Et je n’ai pas oublié non plus mon menu « spécial réveillon » personnel (tandis qu’à la maison, famille et amis dégustaient foie gras, langouste et autres « friandises » …) ni les gentils mots de la dame de service venue me le livrer : « Je suis désolée pour vous, Monsieur, ce soir, ce n’est qu’un steak haché / haricots verts… ». Forcément, aux urgences… ma visite n’était pas prévue par le cuistot. Je ne me souviens plus de la boisson ni du dessert.
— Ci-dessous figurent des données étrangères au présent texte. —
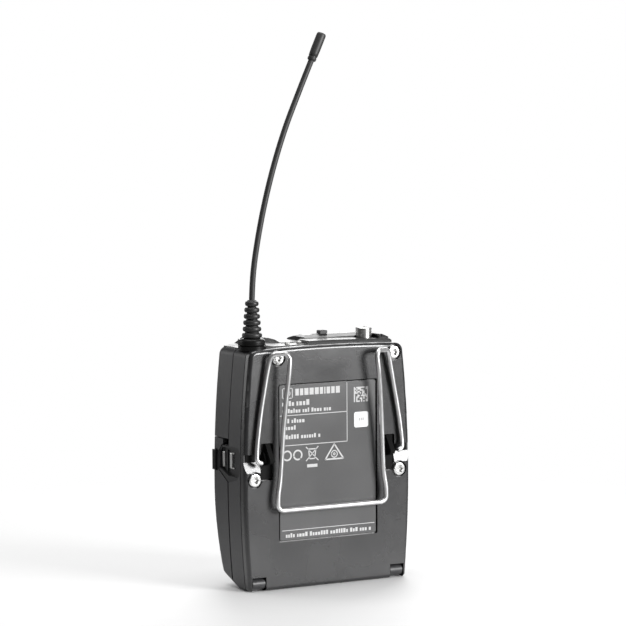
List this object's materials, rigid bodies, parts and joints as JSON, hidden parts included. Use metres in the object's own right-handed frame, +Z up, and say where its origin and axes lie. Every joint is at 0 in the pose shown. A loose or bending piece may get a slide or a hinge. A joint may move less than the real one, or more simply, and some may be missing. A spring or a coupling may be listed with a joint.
{
  "type": "wireless bodypack transmitter",
  "caption": "Wireless microphone bodypack transmitter with a wire belt clip, whip antenna, microphone jack, hinged battery cover and display.",
  "frame": {"origin": "middle of the flat base that the pack stands on", "axes": "+Z up through the case, +Y out of the back where the clip is, -Y out of the display side, +X the antenna side"},
  "size_m": [0.0662, 0.0297, 0.1874],
  "materials": {
    "grey_metal": "fine textured satin paint",
    "dark_metal": "fine textured satin paint",
    "dark_shell": "fine textured satin paint",
    "black_plastic": "moulded, satin",
    "label_sheet": "printed polyester sheet",
    "clip_wire": "polished spring wire",
    "bright_steel": "machined",
    "spring_steel": "nickel plated",
    "boot_rubber": "matte",
    "whip_rubber": "satin",
    "steel_core": "drawn wire",
    "brass_parts": "machined",
    "nickel_brass": "nickel plated",
    "mute_grey": "moulded, satin",
    "led_lens": "clear",
    "window": "polished",
    "lcd": "smooth",
    "ir_lens": "polished",
    "board": "solder mask",
    "chip": "moulded",
    "tin_shield": "tinned",
    "flex": "polyimide film",
    "key_grey": "matte",
    "key_power": "matte",
    "cell_can": "shrink sleeve",
    "foam": "closed-cell foam"
  },
  "bodies": {
    "case": {"antenna_boot": "boot_rubber", "antenna_collar": "black_plastic", "antenna_terminal": "brass_parts", "battery_a": "cell_can", "battery_b": "cell_can", "battery_contacts": "spring_steel", "battery_springs": "spring_steel", "battery_tray": "black_plastic", "board_chips": "chip", "board_screws": "bright_steel", "charge_contacts": "nickel_brass", "clip_legs": "clip_wire", "clip_lugs": "black_plastic", "contact_block": "black_plastic", "control_panel": "black_plastic", "display_window": "window", "dome_switches": "tin_shield", "flex_cable": "flex", "front_shell": "dark_shell", "hinge_pins": "bright_steel", "ir_window": "ir_lens", "jack_body": "black_plastic", "jack_collar": "nickel_brass", "jack_contacts": "brass_parts", "keypad_board": "board", "label_plate": "label_sheet", "lcd_frame": "black_plastic", "lcd_panel": "lcd", "led_lenses": "led_lens", "main_board": "board", "middle_frame": "dark_metal", "mute_switch": "black_plastic", "rear_plate": "grey_metal", "rear_screws": "bright_steel", "rf_shield": "tin_shield", "top_insert": "black_plastic"},
    "cover": {"battery_cover": "dark_shell", "cover_pad": "foam", "catch_spring_right": "spring_steel", "catch_spring_left": "spring_steel"},
    "catch_right_body": {"catch_right": "black_plastic"},
    "catch_left_body": {"catch_left": "black_plastic"},
    "mute": {"mute_slider": "mute_grey"},
    "set_key": {"set_button": "key_grey"},
    "power_key": {"power_button": "key_power"},
    "rocker": {"rocker_key": "key_grey"},
    "clip": {"clip_loop": "clip_wire"},
    "antenna": {"antenna_whip": "whip_rubber", "antenna_core": "steel_core", "antenna_tip": "whip_rubber"}
  },
  "joints": [
    {"name": "cover_hinge", "type": "hinge", "parent": "case", "child": "cover", "pos_m": [0, 0.005, 0.0024], "axis": [1, 0, 0], "range_deg": [0, 100]},
    {"name": "catch_right_press", "type": "slide", "parent": "cover", "child": "catch_right_body", "axis": [-1, 0, 0], "range_m": [0, 0.0008], "stiffness_N_per_m": 800, "deforming": ["catch_spring_right"]},
    {"name": "catch_left_press", "type": "slide", "parent": "cover", "child": "catch_left_body", "axis": [1, 0, 0], "range_m": [0, 0.0008], "stiffness_N_per_m": 800, "deforming": ["catch_spring_left"]},
    {"name": "mute_slide", "type": "slide", "parent": "case", "child": "mute", "axis": [1, 0, 0], "range_m": [0, 0.003]},
    {"name": "set_press", "type": "slide", "parent": "case", "child": "set_key", "axis": [0, 1, 0], "range_m": [0, 0.0005], "stiffness_N_per_m": 1500},
    {"name": "power_press", "type": "slide", "parent": "case", "child": "power_key", "axis": [0, 1, 0], "range_m": [0, 0.0005], "stiffness_N_per_m": 1500},
    {"name": "rocker_tilt", "type": "hinge", "parent": "case", "child": "rocker", "pos_m": [0.017, -0.0069, 0.029], "axis": [1, 0, 0], "range_deg": [-4, 4], "stiffness_Nm_per_rad": 0.08},
    {"name": "clip_flex", "type": "hinge", "parent": "case", "child": "clip", "pos_m": [0, 0.0088, 0.0767], "axis": [1, 0, 0], "range_deg": [0, 10], "stiffness_Nm_per_rad": 1},
    {"name": "antenna_flex", "type": "hinge", "parent": "case", "child": "antenna", "pos_m": [0.0256, 0.0005, 0.091], "axis": [0, 1, 0], "range_deg": [-30, 30], "stiffness_Nm_per_rad": 0.06, "deforming": ["antenna_boot"]}
  ]
}
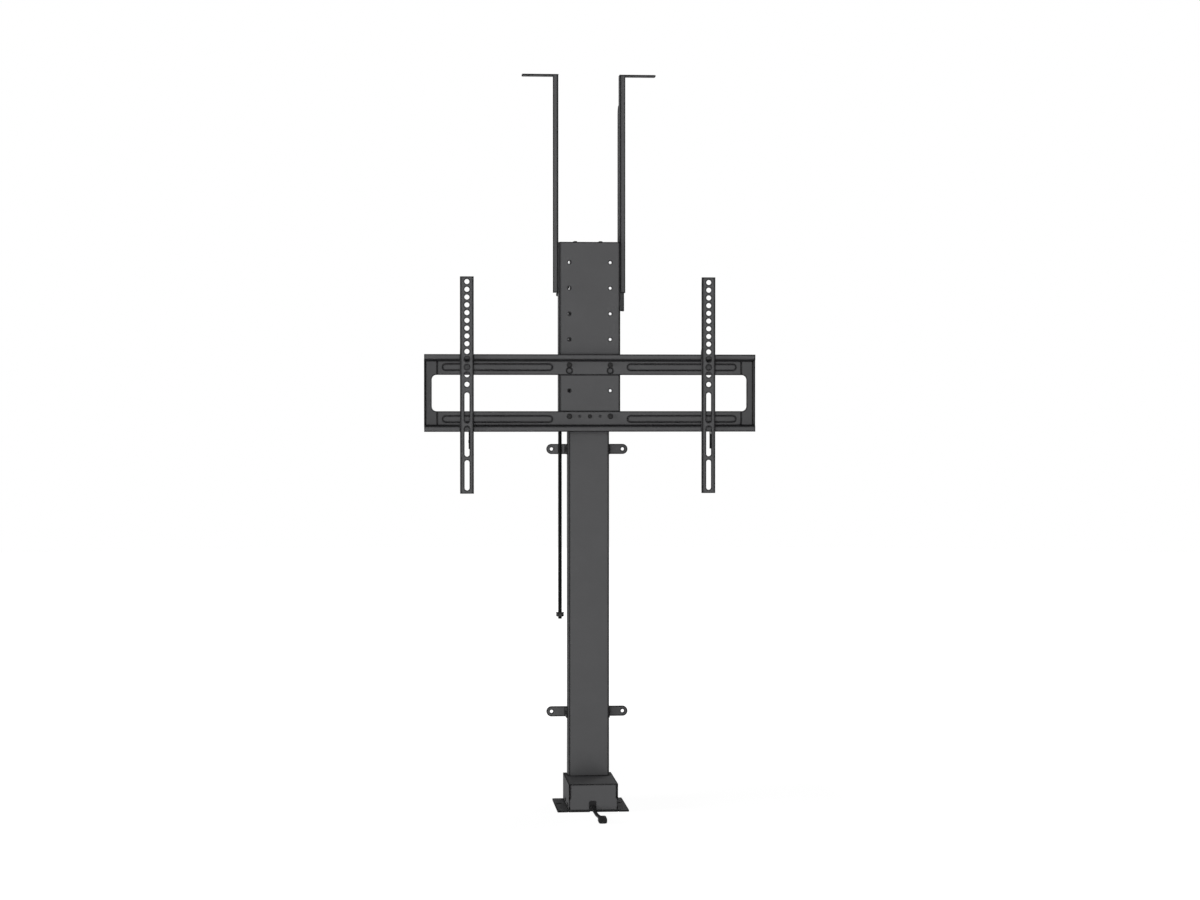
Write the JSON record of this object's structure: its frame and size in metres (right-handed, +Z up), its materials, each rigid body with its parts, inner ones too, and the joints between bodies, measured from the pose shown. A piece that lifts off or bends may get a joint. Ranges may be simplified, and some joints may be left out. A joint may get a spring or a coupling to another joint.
{
  "type": "tv lift mechanism",
  "caption": "Motorised telescopic column on a floor base that raises a crossbar with hooked screen arms and two lid brackets.",
  "frame": {"origin": "on the floor, under the column's axis, on the floor plate's underside", "axes": "+X right as the screen is seen, +Y to the back, +Z up"},
  "size_m": [0.646, 0.309, 1.429],
  "materials": {
    "powder_coated_steel": "matt black powder coat",
    "blackened_fasteners": "black oxide",
    "black_nylon": "moulded nylon",
    "glide_acetal": "natural acetal",
    "nut_bronze": "machined bronze",
    "ground_steel": "ground and oiled",
    "gearbox_alloy": "die cast",
    "motor_enamel": "satin enamel",
    "lead_pvc": "soft PVC sheath"
  },
  "bodies": {
    "root": {"base_plate": "powder_coated_steel", "base_cover": "powder_coated_steel", "cover_screws": "blackened_fasteners", "cable_bush": "black_nylon", "gearbox_lower": "gearbox_alloy", "gearbox_upper": "gearbox_alloy", "gearbox_screws": "blackened_fasteners", "thrust_bearing": "ground_steel", "motor_can": "motor_enamel", "motor_end_cap": "black_nylon", "outer_column": "powder_coated_steel", "outer_collar": "black_nylon", "lower_left_ear": "powder_coated_steel", "lower_right_ear": "powder_coated_steel", "upper_left_ear": "powder_coated_steel", "upper_right_ear": "powder_coated_steel", "column_screws": "blackened_fasteners", "rod_guide": "powder_coated_steel", "worm_shaft": "ground_steel", "power_lead": "lead_pvc", "lead_connector": "black_nylon"},
    "drive_screw": {"drive_screw": "ground_steel", "worm_wheel": "nut_bronze", "spline_collar": "ground_steel"},
    "mid_stage": {"mid_column": "powder_coated_steel", "mid_collar": "black_nylon", "mid_glides": "glide_acetal", "lower_nut": "nut_bronze", "thrust_washer": "nut_bronze"},
    "hollow_screw": {"hollow_screw": "ground_steel"},
    "carriage": {"inner_column": "powder_coated_steel", "inner_cap": "powder_coated_steel", "inner_glides": "glide_acetal", "upper_nut": "nut_bronze", "sleeve_plate": "powder_coated_steel", "top_bolts": "blackened_fasteners", "left_lid_bracket": "powder_coated_steel", "right_lid_bracket": "powder_coated_steel", "lid_bolts": "blackened_fasteners", "cable_duct": "powder_coated_steel", "duct_screws": "blackened_fasteners", "rod_hanger": "powder_coated_steel", "stop_rod": "blackened_fasteners", "rod_nuts": "blackened_fasteners", "upper_rail": "powder_coated_steel", "lower_rail": "powder_coated_steel", "left_end_plate": "powder_coated_steel", "right_end_plate": "powder_coated_steel", "crossbar_bolts": "blackened_fasteners", "centre_screw": "blackened_fasteners"},
    "left_arm": {"left_arm": "powder_coated_steel", "left_lock_plate": "powder_coated_steel", "left_lock_pin": "blackened_fasteners"},
    "right_arm": {"right_arm": "powder_coated_steel", "right_lock_plate": "powder_coated_steel", "right_lock_pin": "blackened_fasteners"}
  },
  "joints": [
    {"name": "lift", "type": "slide", "parent": "root", "child": "carriage", "axis": [0, 0, 1], "range_m": [-0.24, 0.36]},
    {"name": "mid_stage_slide", "type": "slide", "parent": "root", "child": "mid_stage", "axis": [0, 0, 1], "range_m": [-0.12, 0.18]},
    {"name": "drive_screw_spin", "type": "hinge", "parent": "root", "child": "drive_screw", "pos_m": [0, 0, 0.2], "axis": [0, 0, 1], "range_deg": [-6490, 4330]},
    {"name": "hollow_screw_spin", "type": "hinge", "parent": "mid_stage", "child": "hollow_screw", "pos_m": [0, 0, 0.38], "axis": [0, 0, 1], "range_deg": [-6490, 4330]},
    {"name": "left_arm_slide", "type": "slide", "parent": "carriage", "child": "left_arm", "axis": [1, 0, 0], "range_m": [-0.0595, 0.1405]},
    {"name": "right_arm_slide", "type": "slide", "parent": "carriage", "child": "right_arm", "axis": [1, 0, 0], "range_m": [-0.13, 0.07]}
  ],
  "couplings": [
    {"joint": "mid_stage_slide", "follows": "lift", "ratio": 0.5},
    {"joint": "drive_screw_spin", "follows": "lift", "rad_per_m": -314.16},
    {"joint": "hollow_screw_spin", "follows": "lift", "rad_per_m": -314.16}
  ]
}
J’ai juste répondu : « Vous savez, Madame, j’ai faim, et je suis déjà bien content d’avoir un petit quelque chose à me mettre sous la dent ce soir ! Et puis je suis bien content aussi, en ce jour particulier et à cette heure déjà tardive, de vous avoir, vous, pour me servir ! Allez, tiens, on se fait la bise ? Bonne année et bonne santé ! ».


La coupable…

 

(1) Je leur rends un douloureux hommage, en 2019, à l’occasion du 25e anniversaire du génocide, avec cette vidéo : « Rwanda, 25 ans (In memoriam, 6 avril 2019) » 

 

Commentaires
W
ah la la c'est très fort ce témoignage entre pluie et soleil (j'ai ri vers la fin avec le décompte pré enregistré), je me souviens d'une année (lointaine) il y avait eu un effet spécial comme si l'écran se remplissait de champagne durant le décompte, c'était drôle j'étais enfant ; sinon j'ai le souvenir d'un Noel à l'hôpital, en réalité 2 semaines suite fracture de la jambe, horrible.